Candace Fleming

Candace Fleming Photo

Dear Reader:

All my life I have rolled up my pant legs and scrambled over rocks to comb the seashore for hours on end.  My office shelves are lined with sea glass, seashells, and sea-smoothed rocks. Obviously, the place holds some inner meaning for me, though I would be hard-pressed to explain its exact significance.  I just know that the shore’s constant change and movement attract me.

So do its tide pools.  How many hours have I spent crouched on seaweed-slick rocks looking closely?  Gazing into water that has temporarily stilled is like peering through Lewis Carroll’s looking glass.  The world beyond is strange and wondrous.  Flowers bloom that are not plants, but animals.  Stars—red and yellow—freckle rock rather than sky.  Eyes—belonging to what?—peek out from the protective shelter of swaying weed.  Survival in this world requires adaptation to both submersion in salty water and the baking dry heat of the sun.  And between those two extremes is the restless hammering of the ocean’s waves.

I can only marvel.  The ephemeral nature of the tide pool—it appears and disappears—makes me think about how one thing can transform another.  It makes me think about waiting for life’s inevitable changes . . . anticipating them . . . embracing them.  There is struggle and survival in a tide pool.  There is drama, too.

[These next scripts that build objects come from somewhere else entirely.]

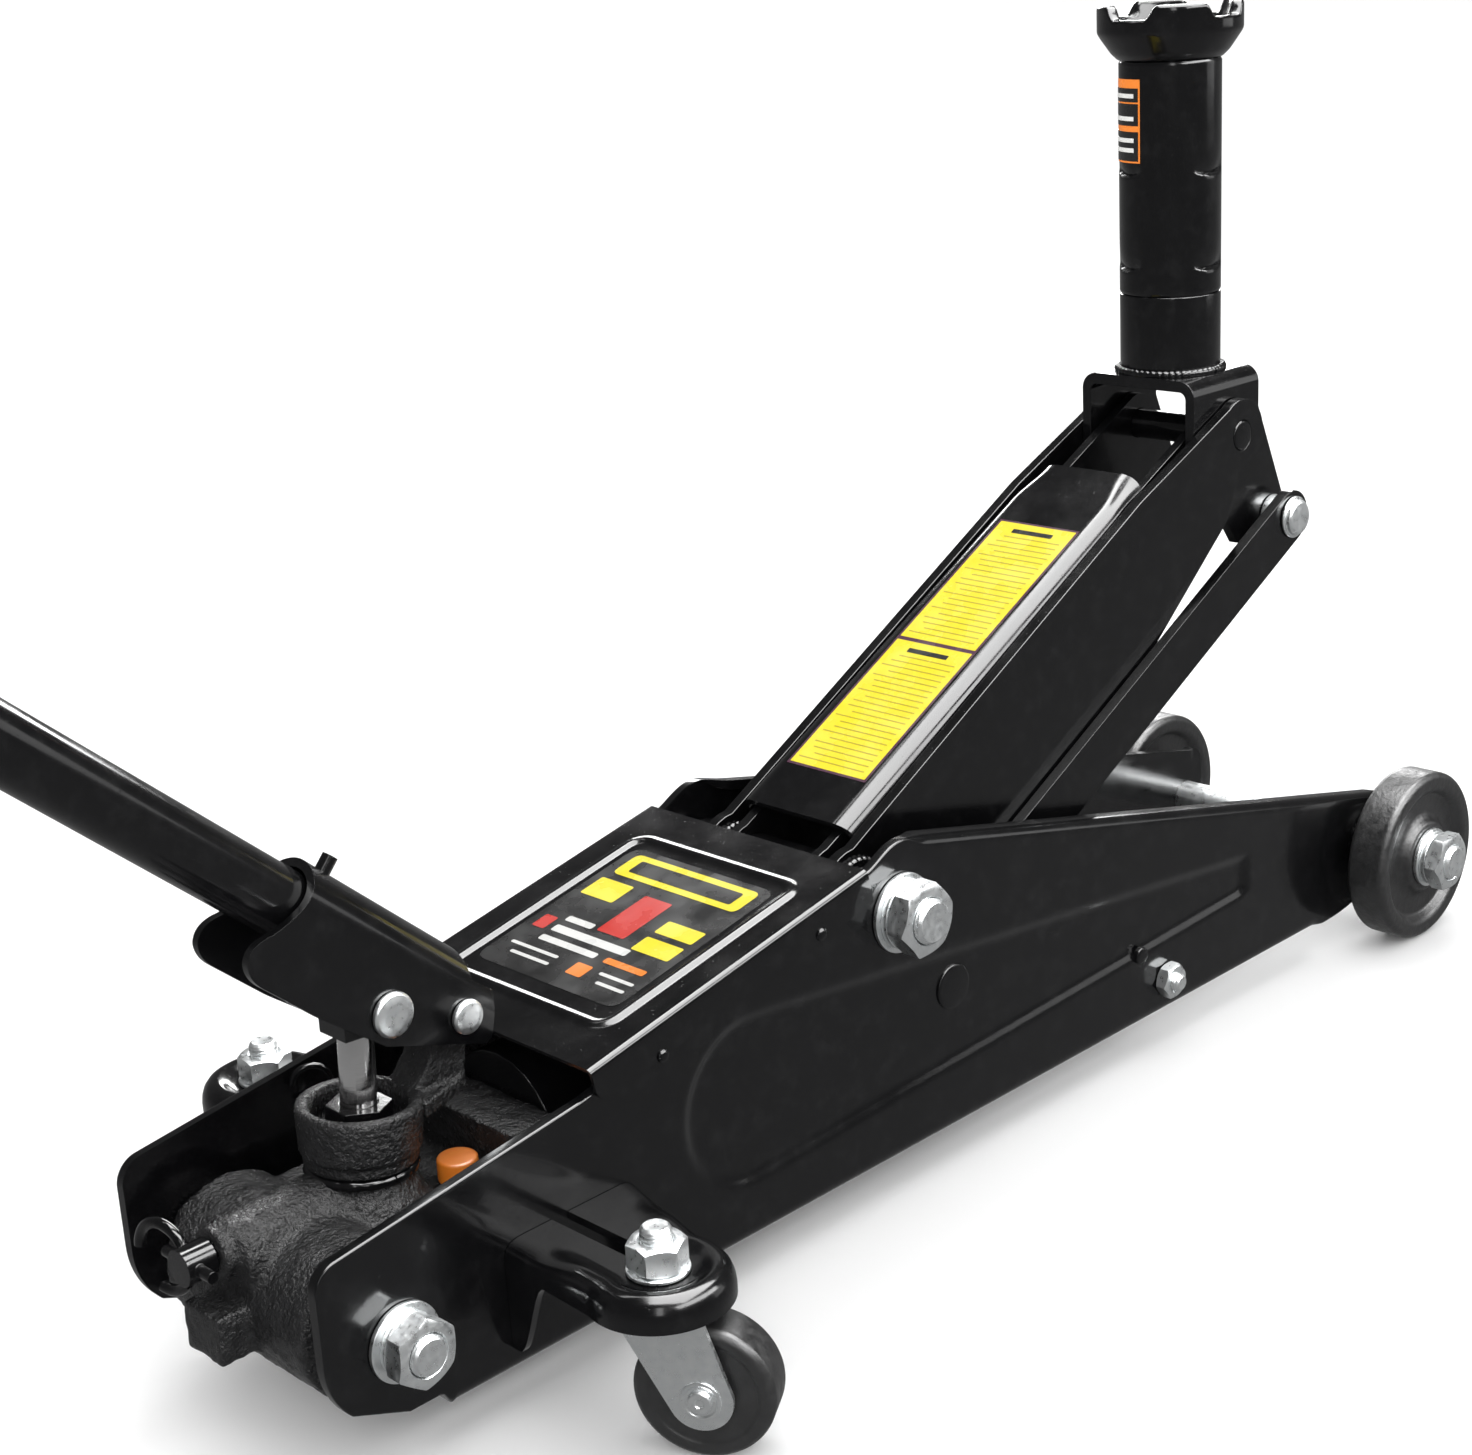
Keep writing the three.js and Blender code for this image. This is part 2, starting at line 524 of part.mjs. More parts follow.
for (const [where, side] of SIDES) {
  const outer = span(side, ARM_OUTER, ARM_OUTER + ARM_PLATE);
  const inner = span(side, ARM_INNER, ARM_INNER + INNER_PLATE);
  const through = (r, at) => barY(r, at[0], at[1], side * 44 - 30, side * 44 + 30);
  piece(`arm_plate_${where}`, cut(slabY(outerArmShape(), ...outer),
    through(HUB_R + GAP, [0, 0]), through(PIN_R + GAP, HEAD)), 'black_paint', arm);
  const innerHoles = [
    through(HUB_R + GAP, [0, 0]), through(PIN_R + GAP, HEAD), through(PIN_R + GAP, LEVER_PIN)];
  piece(`arm_inner_plate_${where}`, cut(slabY(innerArmShape(), ...inner), ...innerHoles), 'black_paint', arm);
}

{
  const half = ARM_OUTER - GAP;
  const section = (wide, top, bend, low) => {
    const shape = new THREE.Shape();
    shape.moveTo(-wide, low);
    shape.lineTo(wide, low);
    shape.lineTo(wide, top - bend);
    shape.absarc(wide - bend, top - bend, bend, 0, Math.PI / 2, false);
    shape.absarc(-wide + bend, top - bend, bend, Math.PI / 2, Math.PI, false);
    return shape;
  };
  const channel = cut(
    slabX(section(half, ARM_TOP, 9, 4), 18, COVER_END),
    slabX(section(half - 3, ARM_TOP - 3, 6, 0), 10, COVER_END + 5));
  piece('arm_cover', channel, 'black_paint', arm);
}
piece('arm_hub_tube', cut(
  barY(HUB_R, 0, 0, -60, 60), barY(PIVOT_R + RUN, 0, 0, -61, 61)), 'black_paint', arm);
const HEAD_PIN_END = ARM_OUTER + ARM_PLATE + 0.5;
piece('arm_head_pin', barY(PIN_R, HEAD[0], HEAD[1], -HEAD_PIN_END, HEAD_PIN_END), 'black_paint', arm);
piece('arm_lever_pin', barY(PIN_R, LEVER_PIN[0], LEVER_PIN[1], -ARM_OUTER + 4, ARM_OUTER - 4), 'zinc', arm);

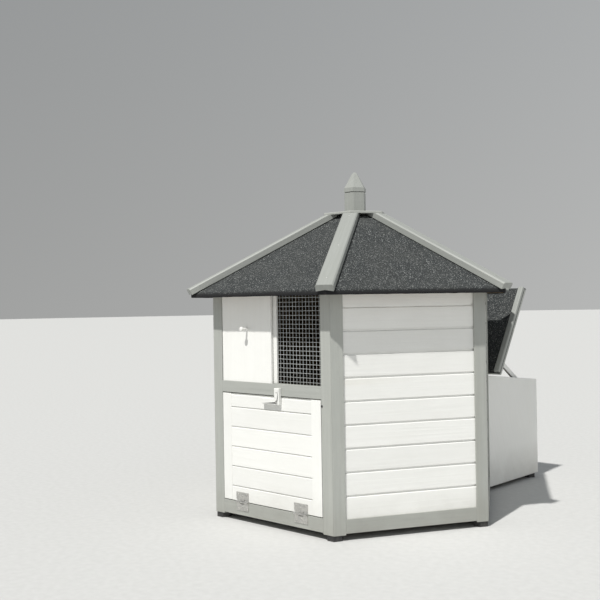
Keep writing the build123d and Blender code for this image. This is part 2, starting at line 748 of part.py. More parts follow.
def wing_nodes():
    fixed, moving, pins = lid_hinges()
    return {
        "wing_side_left": wing_side(-1),
        "wing_side_right": wing_side(1),
        "wing_back_boards": wing_back(),
        "wing_posts": wing_posts(),
        "wing_floor": wing_floor(),
        "hinge_rail": hinge_rail(),
        "stay_ledge": stay_ledge(),
        "lid_hinge_fixed_leaves": fixed,
        "lid_deck": lid_deck(),
        "lid_felt": lid_felt(),
        "lid_battens": lid_battens(),
        "lid_hinge_moving_leaves": moving,
        "lid_hinge_pins": pins,
        "stay_bracket": stay_bracket(),
        "lid_stay": lid_stay(),
    }


def solids_of(shape):
    """Flat list of the solids in a shape or a list of shapes."""
    items = shape if isinstance(shape, (list, tuple)) else [shape]
    return [solid for item in items for solid in item.solids()]


def main():
    nodes = {**tower_nodes(), **roof_nodes(), **door_nodes(), **wing_nodes()}
    groups = {name: Compound(children=solids_of(shape)) for name, shape in nodes.items()}
    boxes = [group.bounding_box() for group in groups.values()]
    y_mid = (min(b.min.Y for b in boxes) + max(b.max.Y for b in boxes)) / 2
    os.makedirs("parts", exist_ok=True)
    for name, group in groups.items():
        export_step(Pos(0, -y_mid, 0) * group, f"parts/{name}.step")
    pivot, foot = stay_points()
    print("nodes", len(nodes))
    print("shift in y", -y_mid)
    print("door hinge axis (y, z)", -APOTHEM + HINGE_Y - y_mid, HINGE_Z)
    print("latch pivot (x, z)", LATCH_X, LATCH_Z0 + LATCH_FOOT_H / 2)
    print("lid axis (y, z)", LID_AXIS_Y - y_mid, LID_AXIS_Z, "shut", LID_SHUT)
    print("stay pivot and foot (y, z)", (pivot[0] - y_mid, pivot[1]), (foot[0] - y_mid, foot[1]))


main()
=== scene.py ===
import json
from math import cos, pi, radians, sin, tan

import bmesh
import bpy
import numpy as np
from mathutils import Matrix, Vector, noise


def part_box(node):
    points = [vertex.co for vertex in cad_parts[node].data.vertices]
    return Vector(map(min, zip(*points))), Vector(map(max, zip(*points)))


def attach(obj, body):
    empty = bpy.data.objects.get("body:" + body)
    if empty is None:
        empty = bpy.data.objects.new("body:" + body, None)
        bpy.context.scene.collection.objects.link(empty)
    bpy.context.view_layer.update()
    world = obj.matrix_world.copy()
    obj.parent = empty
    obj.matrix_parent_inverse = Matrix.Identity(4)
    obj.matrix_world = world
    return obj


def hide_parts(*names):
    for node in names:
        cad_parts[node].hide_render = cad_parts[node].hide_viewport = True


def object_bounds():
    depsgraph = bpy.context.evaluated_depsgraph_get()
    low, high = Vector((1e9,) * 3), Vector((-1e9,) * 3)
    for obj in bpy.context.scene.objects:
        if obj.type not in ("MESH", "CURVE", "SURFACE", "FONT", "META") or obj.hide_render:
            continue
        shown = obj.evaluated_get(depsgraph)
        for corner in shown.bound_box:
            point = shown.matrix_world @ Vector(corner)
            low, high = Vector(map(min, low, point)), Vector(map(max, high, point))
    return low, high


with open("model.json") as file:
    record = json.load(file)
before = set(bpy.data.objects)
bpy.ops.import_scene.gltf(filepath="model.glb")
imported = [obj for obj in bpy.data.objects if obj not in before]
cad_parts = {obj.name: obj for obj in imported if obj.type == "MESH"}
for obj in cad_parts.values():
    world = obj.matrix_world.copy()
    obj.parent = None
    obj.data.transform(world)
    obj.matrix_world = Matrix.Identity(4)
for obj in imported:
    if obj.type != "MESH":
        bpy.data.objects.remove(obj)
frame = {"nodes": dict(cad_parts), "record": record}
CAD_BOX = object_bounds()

# Six-sided rabbit hutch with a nest-box wing. Metres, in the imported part's frame: the front
# wall faces -Y and the wing +Y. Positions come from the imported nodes' boxes.

NODES = frame["nodes"]
POST_LO, POST_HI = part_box("finial_post")
AXIS = Vector(((POST_LO.x + POST_HI.x) / 2, (POST_LO.y + POST_HI.y) / 2, 0))   # the tower's axis
FLOOR_Z = CAD_BOX[0][2]

# ---- sizes of the part that its boxes do not give ----
HIP_SLOPE = 0.52                 # rise over run along a hip
WALL_SLOPE = HIP_SLOPE / cos(radians(30))
FELT_T = 0.0035
EAVE_T = 0.0175                  # deck and felt, measured straight up
DECK_TOP_R = 0.095               # the deck is open under the top plate
LID_SLOPE = radians(57.8)
LID_FELT_T = 0.003
LID_FELT_TOP = 0.017             # weather face, out from the hinge axis
LID_NEAR = 0.006                 # the lid's two ends, from the hinge axis
LID_FAR = 0.436
LEAF_HALF = 0.032                # hinge leaves: half width, reach and thickness
LEAF_L = 0.036
LEAF_T = 0.002
BATTEN_T = 0.021
MESH_PITCH = 0.016
WIRE_R = 0.0008

# ---- looks ----
BEVEL_W = 0.0012
BEVEL_ANGLE = radians(35)
SEED = 11
HINGE_SCREW = (0.0036, 0.0012)   # radius and dome of a screw head
BATTEN_SCREW = (0.0030, 0.0005)
ARM_SCREW = (0.0028, 0.0009)
STUD = (0.0042, 0.0026)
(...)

The Tide Pool Waits is nonfiction.  It is one hundred percent true.  But it is more than a field guide to the creatures that exist in a tide pool.  It is more than a string of facts, or list of accurate descriptions.  Rather, it is a book in which readers can—I hope—sense “the pull of the moon, the turn of the earth, the sun and the wind.”  Within the book’s pages, I want them to feel the surge and foam of the tide.  I want them to imagine themselves rolling up their pant legs and scrambling over rocks to crouch at tide pool’s edge.  I want them to marvel.

Mussels and limpets and tube worms and sea squirts and kelp crabs and sculpins creep, scuttle, cling, clap-clap, while here and there a tiny octopus slips into a crack and the newly hatched opaleyes school together.  They are waiting in the pages of this book . . . waiting in their small, brine-drenched world for you.